First, our recent dive into parenthood has made me exceedingly glad we ditched the strict gender roles promoted by conservative evangelical culture in favor of a relationship characterized by mutuality and flexibility. Dan has risen to the occasion of fatherhood with more sweetness and energy than seems possible, changing diapers, doing seemingly infinite loads of laundry, rocking and burping the baby, making pot after pot of coffee (which we now refer to as “liquid hope”), researching baby poo on the internet, and so on. Owen Strachan of the Council on Biblical Manhood and Womanhood may characterize this shift in his priorities as a “man fail,” but for us, it’s working beautifully. I’ve never loved and respected my husband more.

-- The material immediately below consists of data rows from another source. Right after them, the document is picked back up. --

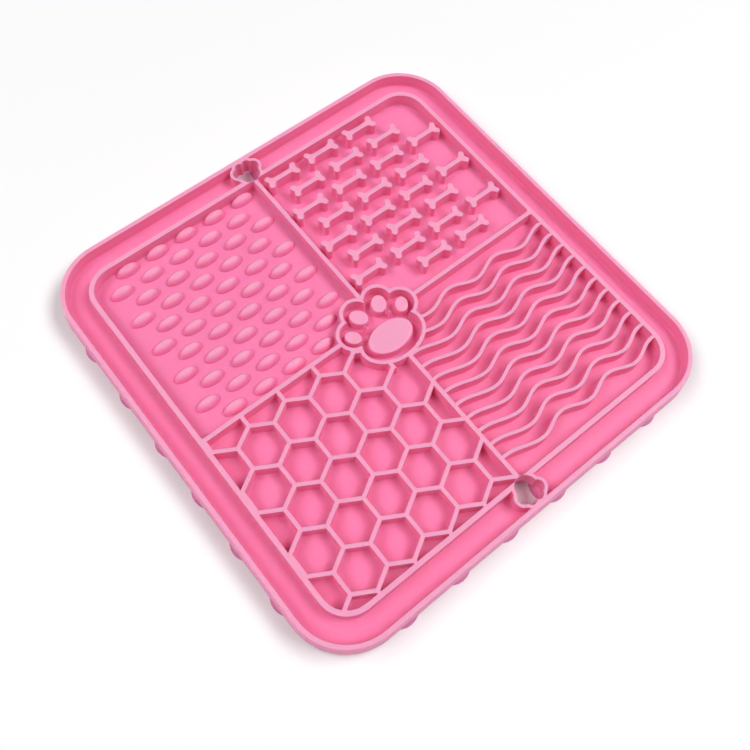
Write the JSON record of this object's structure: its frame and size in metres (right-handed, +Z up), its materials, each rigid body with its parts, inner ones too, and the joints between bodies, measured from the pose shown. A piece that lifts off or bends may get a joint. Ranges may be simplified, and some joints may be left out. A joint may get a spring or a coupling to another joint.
{
  "type": "silicone lick mat",
  "caption": "Square one-piece silicone lick mat with raised relief fields of nubs, bones, honeycomb and waves around a paw, hanging holes and suction cups underneath.",
  "frame": {"origin": "middle of the underside, on the plane of the suction cups' lips", "axes": "+Z up out of the relief side; X and Y along the dividers, +Y the way the paw's toes point"},
  "size_m": [0.2042, 0.2042, 0.0113],
  "materials": {
    "silicone": "soft satin, slightly translucent pink silicone"
  },
  "bodies": {
    "root": {"mat": "silicone"}
  },
  "joints": []
}
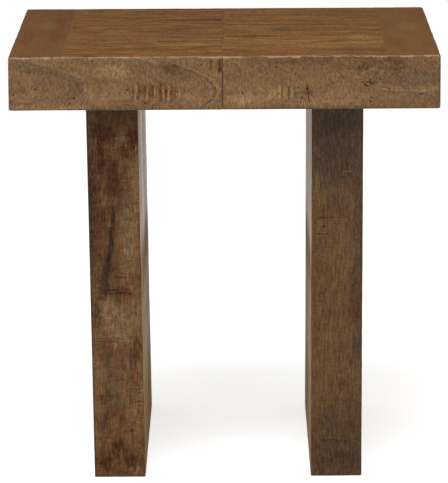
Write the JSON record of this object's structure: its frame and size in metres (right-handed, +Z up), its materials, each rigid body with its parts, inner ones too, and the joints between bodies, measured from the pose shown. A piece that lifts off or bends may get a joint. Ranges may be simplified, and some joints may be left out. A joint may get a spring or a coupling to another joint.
{
  "type": "end table",
  "caption": "Square-edged end table of stained solid wood: a thick planked top with a mitred edge on two slab legs bolted up inside it.",
  "frame": {"origin": "on the floor, under the middle of the top", "axes": "+X to the right along the wide side, +Y from the front to the back, +Z up"},
  "size_m": [0.61, 0.508, 0.62],
  "materials": {
    "top_wood": "stained and waxed, satin, with distressed edges",
    "leg_wood": "stained darker and waxed, satin, with distressed edges",
    "frame_wood": "sawn and unstained",
    "zinc_steel": "zinc plated"
  },
  "bodies": {
    "root": {"apron_back_left": "top_wood", "apron_back_right": "top_wood", "apron_end_left": "top_wood", "apron_end_right": "top_wood", "apron_front_left": "top_wood", "apron_front_right": "top_wood", "bearer_left_inner": "frame_wood", "bearer_left_outer": "frame_wood", "bearer_right_inner": "frame_wood", "bearer_right_outer": "frame_wood", "border_back_left": "top_wood", "border_back_right": "top_wood", "border_end_left": "top_wood", "border_end_right": "top_wood", "border_front_left": "top_wood", "border_front_right": "top_wood", "centre_batten": "frame_wood", "corner_blocks": "frame_wood", "leg_bolts": "zinc_steel", "leg_left_back_board": "leg_wood", "leg_left_foot_rail": "frame_wood", "leg_left_front_board": "leg_wood", "leg_left_head_rail": "frame_wood", "leg_left_inner_plank_1": "leg_wood", "leg_left_inner_plank_2": "leg_wood", "leg_left_inner_plank_3": "leg_wood", "leg_left_inner_plank_4": "leg_wood", "leg_left_outer_plank_1": "leg_wood", "leg_left_outer_plank_2": "leg_wood", "leg_left_outer_plank_3": "leg_wood", "leg_left_outer_plank_4": "leg_wood", "leg_nuts": "zinc_steel", "leg_right_back_board": "leg_wood", "leg_right_foot_rail": "frame_wood", "leg_right_front_board": "leg_wood", "leg_right_head_rail": "frame_wood", "leg_right_inner_plank_1": "leg_wood", "leg_right_inner_plank_2": "leg_wood", "leg_right_inner_plank_3": "leg_wood", "leg_right_inner_plank_4": "leg_wood", "leg_right_outer_plank_1": "leg_wood", "leg_right_outer_plank_2": "leg_wood", "leg_right_outer_plank_3": "leg_wood", "leg_right_outer_plank_4": "leg_wood", "leg_tenons": "frame_wood", "leg_washers": "zinc_steel", "loose_tongues": "frame_wood", "mitre_splines": "frame_wood", "plank_back_left": "top_wood", "plank_back_right": "top_wood", "plank_front_left": "top_wood", "plank_front_right": "top_wood", "plank_middle_left": "top_wood", "plank_middle_right": "top_wood", "splice_block_back": "frame_wood", "splice_block_front": "frame_wood"}
  },
  "joints": []
}
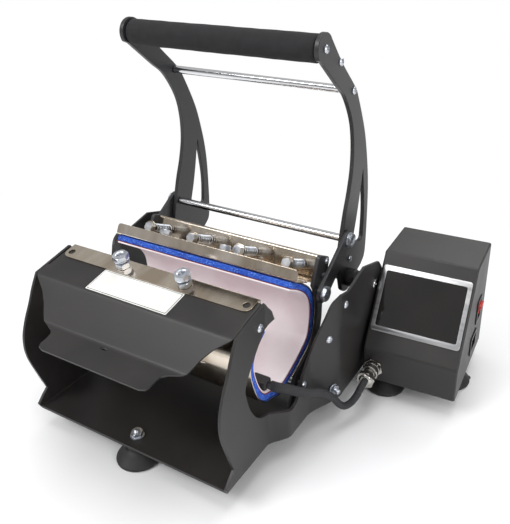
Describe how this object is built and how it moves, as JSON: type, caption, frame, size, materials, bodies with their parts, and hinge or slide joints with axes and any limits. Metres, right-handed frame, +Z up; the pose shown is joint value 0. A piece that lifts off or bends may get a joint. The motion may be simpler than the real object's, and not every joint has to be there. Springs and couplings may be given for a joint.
{
  "type": "tumbler heat press",
  "caption": "Clamshell press for drinking tumblers: bent steel base with a sprung heating mat, a lever handle with rods and links, and a separate control box.",
  "frame": {"origin": "on the tabletop under the centre of the front suction foot", "axes": "+Z up, +X along the tumbler to the user's right, -Y towards the user"},
  "size_m": [0.4275, 0.3977, 0.4173],
  "materials": {
    "black_paint": "fine textured powder coat, semi-matte",
    "stainless": "polished sheet with fine brushing",
    "chrome_steel": "polished",
    "zinc_steel": "zinc plated",
    "silicone": "sponge, matte",
    "heater_liner": "smooth coated heater face",
    "foam": "closed-cell foam, matte",
    "rubber_black": "moulded rubber",
    "plastic_black": "moulded",
    "plastic_red": "glossy",
    "dark_glass": "polished, opaque black behind",
    "brushed_aluminium": "brushed",
    "nickel": "bright nickel",
    "cable_sleeve": "braided sleeve",
    "board": "solder mask"
  },
  "bodies": {
    "root": {"base_frame": "black_paint", "front_hood": "black_paint", "front_cradle": "stainless", "limit_bolt_left": "zinc_steel", "limit_bolt_right": "zinc_steel", "limit_nut_left": "zinc_steel", "limit_nut_right": "zinc_steel", "main_axle": "chrome_steel", "axle_spacer_left": "plastic_black", "axle_spacer_right": "plastic_black", "front_suction_foot": "rubber_black", "rear_suction_foot_left": "rubber_black", "rear_suction_foot_right": "rubber_black", "console_shell": "black_paint", "console_base": "black_paint", "control_board": "board", "lcd_bezel": "brushed_aluminium", "touch_glass": "dark_glass", "switch_housing": "plastic_black", "inlet_socket": "plastic_black", "connector_socket": "nickel", "cable_plug": "nickel", "heater_cable": "cable_sleeve", "terminal_cover": "rubber_black", "clip_bolt": "zinc_steel", "console_foot_front": "rubber_black", "console_foot_right": "rubber_black", "console_foot_rear": "rubber_black", "silicone_blanket": "silicone", "heating_liner": "heater_liner"},
    "handle": {"arm_left": "black_paint", "arm_right": "black_paint", "grip_core": "chrome_steel", "foam_grip": "foam", "upper_rod": "chrome_steel", "lower_rod": "chrome_steel", "rod_screw_left": "zinc_steel", "rod_screw_right": "zinc_steel"},
    "link_left": {"link_left": "black_paint", "link_pin_left": "zinc_steel"},
    "link_right": {"link_right": "black_paint", "link_pin_right": "zinc_steel"},
    "press": {"rear_wrap": "stainless", "mat_bracket": "stainless", "spring_bolt_1": "zinc_steel", "spring_bolt_2": "zinc_steel", "spring_bolt_3": "zinc_steel", "spring_bolt_4": "zinc_steel", "spring_1": "zinc_steel", "spring_2": "zinc_steel", "spring_3": "zinc_steel", "spring_4": "zinc_steel", "clamp_bolt_left": "zinc_steel", "clamp_bolt_right": "zinc_steel", "jaw_axle": "zinc_steel"},
    "jaw_frame": {"jaw_side_left": "black_paint", "jaw_side_right": "black_paint", "back_plate": "stainless"},
    "rocker": {"power_rocker": "plastic_red"},
    "lock_ring": {"lock_ring": "nickel"}
  },
  "joints": [
    {"name": "handle_swing", "type": "hinge", "parent": "root", "child": "handle", "pos_m": [0, 0.244, 0.128], "axis": [1, 0, 0], "range_deg": [0, 45]},
    {"name": "jaw_swing", "type": "hinge", "parent": "root", "child": "press", "pos_m": [0, 0.132, 0.047], "axis": [1, 0, 0], "range_deg": [0, 26], "deforming": ["silicone_blanket", "heating_liner"]},
    {"name": "jaw_float", "type": "hinge", "parent": "press", "child": "jaw_frame", "pos_m": [0, 0.132, 0.047], "axis": [1, 0, 0], "range_deg": [0, 2], "stiffness_Nm_per_rad": 270, "springref_deg": -1, "deforming": ["spring_1", "spring_2", "spring_3", "spring_4"]},
    {"name": "link_left_swing", "type": "hinge", "parent": "handle", "child": "link_left", "pos_m": [-0.12375, 0.234, 0.182], "axis": [1, 0, 0], "range_deg": [-71.36, 0]},
    {"name": "link_right_swing", "type": "hinge", "parent": "handle", "child": "link_right", "pos_m": [0.12375, 0.234, 0.182], "axis": [1, 0, 0], "range_deg": [-71.36, 0]},
    {"name": "power_switch", "type": "hinge", "parent": "root", "child": "rocker", "pos_m": [0.25935, 0.30753, 0.091], "axis": [-0.061, 0.9981, 0], "range_deg": [-20, 0]},
    {"name": "connector_ring_turn", "type": "hinge", "parent": "root", "child": "lock_ring", "pos_m": [0.17468, 0.20617, 0.042], "axis": [0.061, -0.9981, 0], "range_deg": [0, 360]}
  ],
  "couplings": [
    {"joint": "jaw_swing", "follows": "handle_swing", "ratio": 0.57778},
    {"joint": "link_left_swing", "follows": "handle_swing", "ratio": -1.5859},
    {"joint": "link_right_swing", "follows": "handle_swing", "ratio": -1.5859}
  ]
}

Second, John Piper recently posted an article at Desiring God entitled “Six Things Submission Is Not,” intended to explain to women how they should and shouldn’t submit to their husbands under a complementarian (patriarchal) understanding of a “biblical” familial structure. While I appreciate Piper’s rightful condemnation of a husband who demands his wife seek his permission before using the bathroom, I believe Piper’s entire premise—that wives must be subordinate to their husbands—is faulty, and that this article’s application of that premise can actually damage marital relationships by, among other things, impeding honest communication.
To review: In their letters to the early church, the apostles Peter and Paul include what you might call a Christian remix of the traditional Greco-Roman household codes, which detailed the responsibilities of a male head-of-house, his wives, slaves, and adult children (see Ephesians 5, Colossians 3, and 1 Peter 3).
Complementarians like Piper believe these instructions are universally binding, and argue that what makes the New Testament household codes countercultural is their rejection of feminism in favor of male headship. However, Peter and Paul didn’t live in a feminist culture; they lived in a patriarchal one. Noting that wives are to submit to their husbands and slaves to their masters was nothing radical. The authors were essentially stating the obvious about the nature of their time and place in the world and expected social norms. What makes the New Testament household codes radical is that they take a step toward mutuality by directing all members of the household—those with power and those who are powerless—to emulate the humility of Jesus Christ in their relationships. Piper’s post about “what submission is not” contains a glaring omission, then—the fact that “biblical” submission is not meant to be one-way. In his letter to the Ephesians, Paul calls both wives and husbands, men and women to “submit to one another out of reverence for Christ” (Ephesians 5:21). Directing a “how to submit” list to women alone perpetuates the mistaken notion that the deference and humility celebrated in the New Testament household codes are exclusively feminine virtues.
[Perhaps the strongest argument against Piper’s hermeneutical approach to the New Testament household codes is the fact that the very same hermeneutic has been applied to these passages to justify slavery. All three of the biblical passages that instruct wives to submit to their husbands are either directly preceded or followed by instructions for slaves to obey their masters, with phrases like “likewise” and “in the same way” connecting them. If the New Testament household codes mean that patriarchy is a good, God-ordained system for all places and times, then to be consistent, one must also argue that slavery is a good, God-ordained system for all places and times. There’s really no getting around that.]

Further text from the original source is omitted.